# 3G inconsistent Shuji 2.2



## Returner (Jun 7, 2011)

As the title says, my 3G shifts between 3g and 1x very often. Never had this problem before. I'm guessing its the .602 baseband? Any feedback on how to fix appreciated


----------



## haxatak (Jun 17, 2011)

i have the same problem but on MIUI GB Kernal


----------



## Returner (Jun 7, 2011)

Yeah it seems as though it's the kernel. Never had a problem like this until I got on the .13 baseband :/


----------



## cmospyder (Aug 15, 2011)

Been having the same problem on cm7, stock GB.596, Stock GB.602, stock GB.605 Shuiji 2.2 and the Sensei-Mod 602 GB. My wife has has a DX and is running Froyo (never rooted) and is having the same problems. My daughter has a Samsung phone and is having the same problem.
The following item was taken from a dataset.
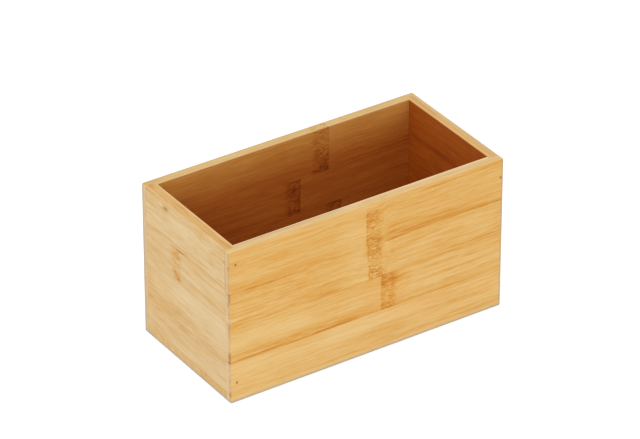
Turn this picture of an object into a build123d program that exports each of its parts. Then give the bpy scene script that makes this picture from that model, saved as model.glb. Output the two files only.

Since her phone is under warranty Verizon replaced the phone and she still has the same 3g 1x problem. We have just gotten 4g service available (Verizon commercial says it now in our area) and we didn't seem to have the problem before they started the upgrade. Sometimes the only thing you can do is answer your phone.


----------



## bobAbooey (Jun 15, 2011)

I left Shuji because of this. I don't think it's the rom but that's when I really started to notice it.


----------



## blaineevans (Jul 11, 2011)

Lots of reports like this since VZW announced they were throttling 3G. It doesn't mean you're being throttled, just have seen a lot of complaints like this since they started.


----------



## FormeriPhoney (Aug 12, 2011)

.and verizon is claiming that this throttling was supposed to "help" speeds and network congestion.. :tongue3:


----------



## kochoid (Jul 11, 2011)

I started noticing this yesterday on gb miui. Its still slow for me now on motozon .602.


----------